We present Primal, a deterministic feature mapping framework that harnesses the number-theoretic independence of prime square roots to construct robust, tunable vector representations. Diverging from standard stochastic projections (e.g., Random Fourier Features), our method exploits the Besicovitch property to create irrational frequency modulations that guarantee infinite non-repeating phase trajectories. We formalize two distinct algorithmic variants: (1) StaticPrime, a sequence generation method that produces temporal position encodings empirically approaching the theoretical Welch bound for quasi-orthogonality; and (2) DynamicPrime, a tunable projection layer for input-dependent feature mapping. A central novelty of the dynamic framework is its ability to unify two disparate mathematical utility classes through a single scaling parameter σ. In the low-frequency regime, the method acts as an isometric kernel map, effectively linearizing non-convex geometries (e.g., spirals) to enable high-fidelity signal reconstruction and compressive sensing. Conversely, the high-frequency regime induces chaotic phase wrapping, transforming the projection into a maximum-entropy one-way hash suitable for Hyperdimensional Computing and privacy-preserving Split Learning. Empirical evaluations demonstrate that our framework yields superior orthogonality retention and distribution tightness compared to normalized Gaussian baselines, establishing it as a computationally efficient, mathematically rigorous alternative to random matrix projections. The code is available at https://github.com/VladimerKhasia/primal

Figures (5)

• Figure 1: Geometric evaluation of the proposed StaticPrime encoding (Right Column) versus the Random Gaussian baseline (Left Column).(Top Row) Log-probability density landscapes of cosine similarities. The proposed method exhibits a significantly sharper "ridge" at zero, corresponding to a $\approx 0.5\%$ improvement in distributional tightness (measured by RMS reduction). (Bottom Row) RMS Error surfaces across dimensions $d$ and sequence lengths $N$. The proposed method maintains a consistently $\approx 1.8\%$ lower global error profile compared to the baseline.

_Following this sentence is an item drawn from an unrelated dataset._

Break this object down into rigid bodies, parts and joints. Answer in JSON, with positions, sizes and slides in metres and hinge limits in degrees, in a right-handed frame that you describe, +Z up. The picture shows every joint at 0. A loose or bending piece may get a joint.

• Figure 2: Population Statistics of Welch Optimality. We visualize the kernel density estimates (KDE) for the Optimality Ratio (Left) and Excess Coherence (Right) across all permuted $N$ and $d$. The dashed black lines represent the theoretical physical limits (Welch Bound). Cyan (StaticPrime) exhibits a significantly sharper peak closer to the theoretical ideal compared to Red (Gaussian), indicating that StaticPrime deterministically generates vector sets that exhibit repulsive spectral properties, resulting in coherence distributions that empirically approach the theoretical Welch bound bounds more closely than Gaussian baselines.
• Figure 3: Manifold Topology vs. Orthogonal Hashing. A comparison of the DynamicPrime embedding across different operating regimes on Spiral and Circular datasets with increasing noise levels (Rows). Columns 1-3 (Low Frequency, $\sigma=0.007$): The method acts as a kernel map, preserving local topology. The Latent space (Col 2) unrolls the manifold, allowing for near-perfect linear reconstruction (Col 3, MSE $\approx 0$). Columns 4-5 (High Frequency, $\sigma=1.0, D=4$): The phase wraps rapidly, destroying local structure and creating a chaotic, high-entropy projection. Reconstruction fails (High MSE). Columns 6-7 (High Frequency, $\sigma=1.0, D=128$): Increasing the dimension restores the spherical distribution. The latent space becomes a quasi-orthogonal Gaussian blob (Col 6), maximizing capacity for Hyperdimensional Computing tasks.
• Figure 4: Classification capabilities at Output Dimension 4. The figure displays Cosine Similarity matrices (left) and visual overlays of the reconstructions (right) for three scaling factors. In this constrained dimension, the deep linearized regime ($s=0.007$, top row) struggles the most to maintain high intra-class similarity in the presence of noise, as evidenced by the lower diagonal values in the matrix. However, distinct geometric signatures are visually preserved across all scales.
• Figure 5: Classification capabilities at Output Dimension 128. With sufficient dimensionality, the model excels at classification. Notably, the linearized regimes ($s=0.007$ and $s=0.02$) demonstrate superior class separation compared to the full reconstruction regime ($s=1.0$). The linearized outputs (top two rows) abstract the geometry into linear manifolds, causing Clean and Noisy versions of the same shape to overlap almost perfectly (Sim $\approx 1.0$). The perfect reconstruction (bottom row), while visually accurate, retains noise, resulting in slightly lower intra-class similarity metrics.